We needed a game-changer in Afghanistan. The plan delivered by the new administration is not it.
The most important and destructive deficiency of the new plan is its willful ignorance of the bad effects of flooding Afghanistan with more foreign troops. For months, experts ranging from Richard Barrett (the UN’s al-Qaida/Taliban expert) to Gilles Dorronsoro from the Carnegie Endowment for International Peace have warned that adding more U.S. troops would fuse fractious elements of the Pakistani and Afghanistan Taliban into a cohesive–and deadly–opponent. As Barrett warned in September 2008, this development would play right into the hands of al-Qaida. And yet, here we are, in March 2009, adding more troops.
As predicted, the moment the administration announced plans to add more troops, the various factions among the Taliban on both sides of the Afghanistan/Pakistan border decided to drop their internal squabbling and to solidify their alliance with al-Qaida. According to today’s New York Times:
“After agreeing to bury their differences and unite forces, Taliban leaders based in Pakistan have closed ranks with their Afghan comrades to ready a new offensive in Afghanistan as the United States prepares to send 17,000 more troops there this year…In their written statement, decorated with crossed swords, the three Pakistani Taliban leaders reaffirmed their allegiance to Mullah Omar, as well as the leader of Al Qaeda, Osama bin Laden.”
As late as last week, President Obama declared that “there’s got to be an exit strategy.” But this plan, by leaving the door open to further escalation, fails to put us on a path to the exit in Afghanistan. Beyond the immediate bad consequences of the deployment of 21,000 new troops (17,000 previously announced plus today’s announced 4,000 “trainers”), reports indicate that administration plans to keep the door open to a further 10,000-troop escalation to be announced later this year. Worse, the white paper released this morning by the State Department continues to advocate “counterinsurgency” in Afghanistan, a military doctrine that would require a huge increase in both American and Afghan boots on the ground. Some estimates of troop requirements in Afghanistan for a true counterinsurgency strategy exceed 600,000 troops. This is not what an exit strategy looks like.

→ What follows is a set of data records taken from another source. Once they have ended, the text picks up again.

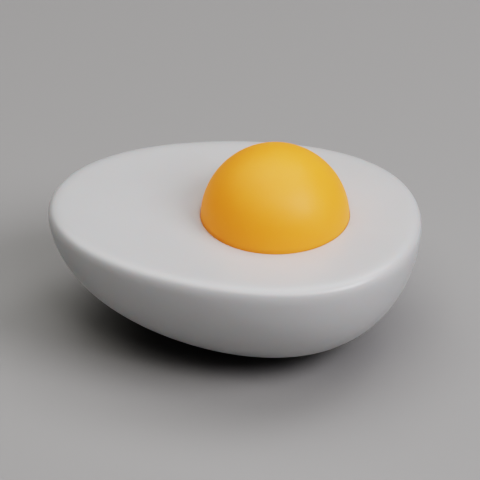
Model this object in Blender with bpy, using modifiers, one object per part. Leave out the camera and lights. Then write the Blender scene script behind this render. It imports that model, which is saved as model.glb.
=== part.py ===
# Half of a peeled hard boiled egg, cut lengthwise, cut face up. The yolk is a
# whole ball: its lower half sits in a round hollow in the white, and its upper
# half stands proud of the cut face.
# Metres, +Z up, +X towards the blunt end. The origin is on the surface that the
# egg rests on, under the middle of its length.

from math import pi, radians, sqrt

import bmesh
import bpy
from mathutils import Matrix, Vector

# Driving dimensions of the white
EGG_LENGTH = 0.0560
EGG_BREADTH = 0.0429
TAPER = 0.125  # how much the blunt half is wider and the narrow half slimmer than an ellipse
FULLNESS = 0.112  # how much fuller than an ellipse both ends are
RIM_RADIUS = 0.0020  # rounding between the cut face and the skin
REST_DEPTH = 0.0003  # how far the belly is flattened where it rests

# Driving dimensions of the yolk
YOLK_DIAMETER = 0.0221
YOLK_FORWARD = 0.0062  # its centre from the middle of the egg, towards the blunt end
YOLK_SINK = 0.0005  # its centre below the cut face
YOLK_GAP = 0.0003  # clearance between the yolk and its hollow

# How finely the round shapes are faceted
SKIN_SEGMENTS = 88
SKIN_RINGS = 28
RIM_SEGMENTS = 6
YOLK_SEGMENTS = 64
YOLK_RINGS = 32

# Colours, linear, and roughness
WHITE_COLOUR = (0.80, 0.79, 0.76, 1.0)
WHITE_ROUGHNESS = 0.35
YOLK_COLOUR = (0.86, 0.40, 0.035, 1.0)
YOLK_ROUGHNESS = 0.55


def section_growth(along):
    """How much an egg's section at this place is larger than an ellipse's.

    along runs from -1 at the narrow tip to 1 at the blunt one."""
    return 1 + TAPER * along + FULLNESS * along**2


def middle_half_breadth():
    """Half the breadth at mid length, so that the widest section has EGG_BREADTH."""
    places = [step / 200 for step in range(-200, 201)]
    widest = max(section_growth(along) * sqrt(1 - along**2) for along in places)
    return EGG_BREADTH / 2 / widest


CUT_HEIGHT = EGG_BREADTH / 2 - REST_DEPTH
YOLK_CENTRE = Vector((YOLK_FORWARD, 0, CUT_HEIGHT - YOLK_SINK))


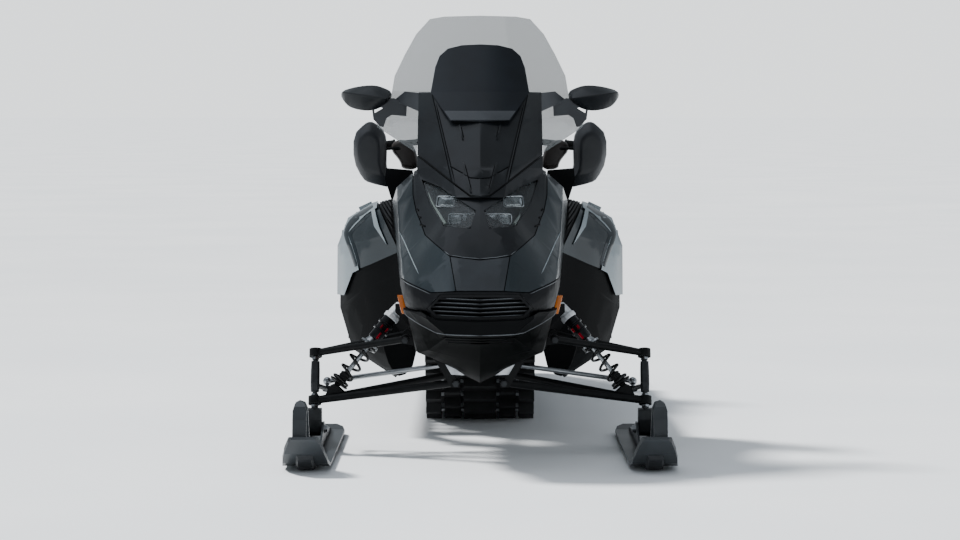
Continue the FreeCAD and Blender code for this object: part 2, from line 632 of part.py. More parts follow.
node("screen_ears", exact("ScreenEars", pair_of(ear_form(0))))

# Mirrors: a forked bracket on the ear, and a drop-shaped head.
BRACKET = [(240, 1124), (263, 1133), (283, 1141), (306, 1139), (357, 1141), (354, 1103), (350, 1072),
           (328, 1048), (317, 1046), (307, 1075), (290, 1086), (242, 1082)]
BRACKET_HOLE = [(350, 1121), (319, 1108), (346, 1092)]
bracket_y = -812
bracket_back = bracket_y + float(S.bracket_thick)
bracket = plate_xz(BRACKET, bracket_y, bracket_back)
bracket = bracket.cut(plate_xz(BRACKET_HOLE, bracket_y - 5, bracket_back + 5))
# A stay runs from the bracket's lower prong to the screen.
stay = rod((323, bracket_y + 10, 1058), (323, -756.8, 1058), 6)
node("mirror_brackets", exact("MirrorBrackets", pair_of(bracket.fuse(stay).cut(ear_form(gap)))))
HEAD = [(462, 1160), (440, 1118), (409, 1104), (362, 1098), (320, 1112), (292, 1138), (292, 1160),
        (310, 1172), (346, 1184), (409, 1178)]


def scaled(outline, middle, share):
    """The outline shrunk towards a middle point."""
    return [(middle[0] + (x - middle[0]) * share, middle[1] + (z - middle[1]) * share) for x, z in outline]


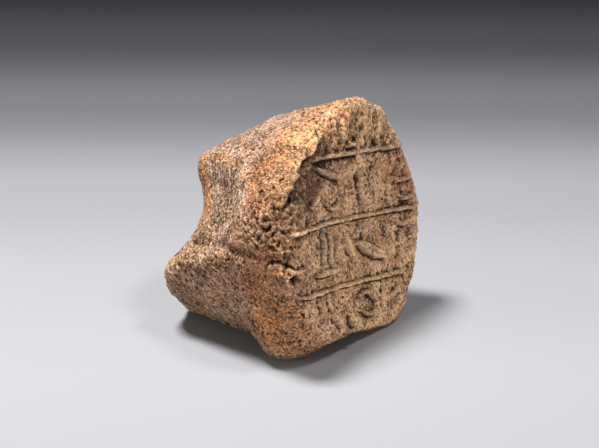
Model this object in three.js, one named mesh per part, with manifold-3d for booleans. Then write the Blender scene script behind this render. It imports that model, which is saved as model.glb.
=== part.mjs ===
// The stamped end of a fired-clay funerary cone, broken off behind its face and lying on its side.
// Millimetres, +Z up. The form is worked out about the middle of the stamped face, which looks towards +X
// and leans back a little; at the end it is set down with the middle of its footprint at the origin.

import * as THREE from "three";
import { mergeVertices } from "three/addons/utils/BufferGeometryUtils.js";
import Module from "manifold-3d";

// Driving sizes.
const FACE_RADIUS = 40; // middle of the face to its rim
const BODY_LENGTH = 58.5; // face to the break behind it
const DROP_RUN = 57; // the cone's axis falls by BODY_DROP over this run behind the face
const BODY_DROP = 14.5;
const TAPER = 0.215; // radius lost for each millimetre behind the face
const FACE_LEAN = 6.5; // degrees that the face leans back
const REST_HEIGHT = 40.7; // middle of the face above the surface that it lies on
const FACE_DISH = 1.8; // how far the face's edge stands above its middle

// Worn edges.
const RIM_ROUNDING = 5;
const NEAR_RIM_WEAR = 1.4; // how much more the rim is worn on its -Y side
const BREAK_ROUNDING = 5;
const CORNER_ROUNDING = 4;
const BITE_ROUNDING = 7;
const LOBE_ROUNDING = 5;
const BULGE_ROUNDING = 8;
const DENT_ROUNDING = 3;
const CHIP_ROUNDING = 1.5;
const FOOT_ROUNDING = 0.8;

// The stamp's relief, which grows with the face.
const STAMP_TURN = -10.7; // degrees that the rows slope on the face
const ROW_HEIGHT = 0.5175 * FACE_RADIUS;
const MIDDLE_RULE = 0.0375 * FACE_RADIUS; // the middle dividing line above the middle of the face
const RULE_WIDTH = 0.06 * FACE_RADIUS;
const RULE_RISE = 0.0275 * FACE_RADIUS;
const RULE_STEP = 0.15 * FACE_RADIUS;
const RULE_SAG = 0.055 * FACE_RADIUS; // how far each line bends down at its left end
const SAG_START = 0.2 * FACE_RADIUS; // from this far left of the middle
const SAG_RUN = 0.6 * FACE_RADIUS;
const STROKE_WIDTH = 0.055 * FACE_RADIUS;
const STROKE_RISE = 0.0225 * FACE_RADIUS;
const STROKE_TOP = 0.55; // width of a stroke's top against its foot
const RELIEF_ROOT = 0.025 * FACE_RADIUS; // how far the relief reaches into the face
const FALLING_OFF = -0.055 * FACE_RADIUS; // relief stops where the face has dropped this far

// How finely the surface is divided.
const SPHERE_DETAIL = 17;
const FACE_CROWDING = 0.35; // draws more of the triangles to the face
const MARCH_STEP = 1;
const HALVINGS = 18;
const RIM_REACH = 0.2 * FACE_RADIUS; // the worn rim stays within this of the face's middle plane
const SHORTEST_EDGE = 0.04;
const THINNEST = 0.04; // triangles thinner than this are turned
const TURN_GAIN = 1.5; // and only to become this many times thicker
const TURN_FACING = 0.7; // with both still facing the way they did, as a cosine

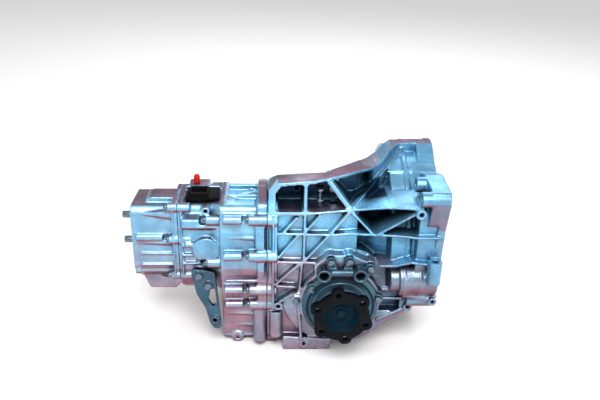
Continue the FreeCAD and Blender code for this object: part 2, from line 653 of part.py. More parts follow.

The President spent a great deal of his speech today discussing Pakistan and the measures the U.S. would use to entice or cajole Afghanistan’s neighbor into confronting extremists inside its territory. The recent Carnegie Endowment for International Peace report, “Focus and Exit: An Alternative Strategy for the Afghan War,” questions the wisdom of this strategy:
“Pressuring Pakistan to attain political objectives in Afghanistan has been U.S. policy since the Clinton administration. Except in times of crisis (2001 and 2002–2003), the results have been extremely limited. Some experts are calling for more pressure, but there is a point at which pressure becomes counterproductive…In other words, it is possible that more U.S. pressure on Pakistan could change the situation on the Afghan border, but it is not worth increasing the chances of Pakistan’s destabilization. And even in the best-case scenario, we cannot hope for significant results for at least a few years, far too late considering the accelerating deterioration of security in Afghanistan.”
To make things worse, The Wall Street Journal reported today that the administration’s new strategy will continue to favor Predator drone strikes. These strikes kill civilians, devastate communities, and cause popular outrage against the United States. The drone strikes generate rage against the Pakistani government for being unable or unwilling to stop the strikes. The former helps our opponents recruit and expand and find safe haven; the latter destabilizes a fragile civilian government still struggling to bring its military to heel.
Describing the Pakistan/Afghanistan problem, former Ambassador Dan Simpson wrote:
“Bottom line: The United States is not going to get matters in Pakistan under control. Rest of the bottom line: If the United States can’t get matters in Pakistan under control…Mr. Obama’s escalation of the conflict in Afghanistan by adding thousands more U.S. troops simply is not going to work…If it is not going to work, there is no reason to pursue it, spending more of our money and blood.”
Carnegie’s report offers another strategy for changing the dynamic in Afghanistan: reduce U.S. troops in Afghanistan without negotiating with the Taliban, concentrating troop strength during the drawdown in strategic zones, including major population centers. This unilateral move would reduce the level of violence in Afghanistan and remove the unifying rationale for extremist coalitions. Let the fault lines reemerge among Taliban groups and avoid taking actions that prompt them to forget their divisions. Focus on building good governance in major population centers and help build an Afghan government that will outlive our presence. These steps, far more than the announced counterinsurgency attempt, offer a chance to get Afghanistan on a road to stability.
There is still time for the President to get Afghanistan right, but that time is rapidly running out. Mr. President, if you’re looking for the exit, turn around.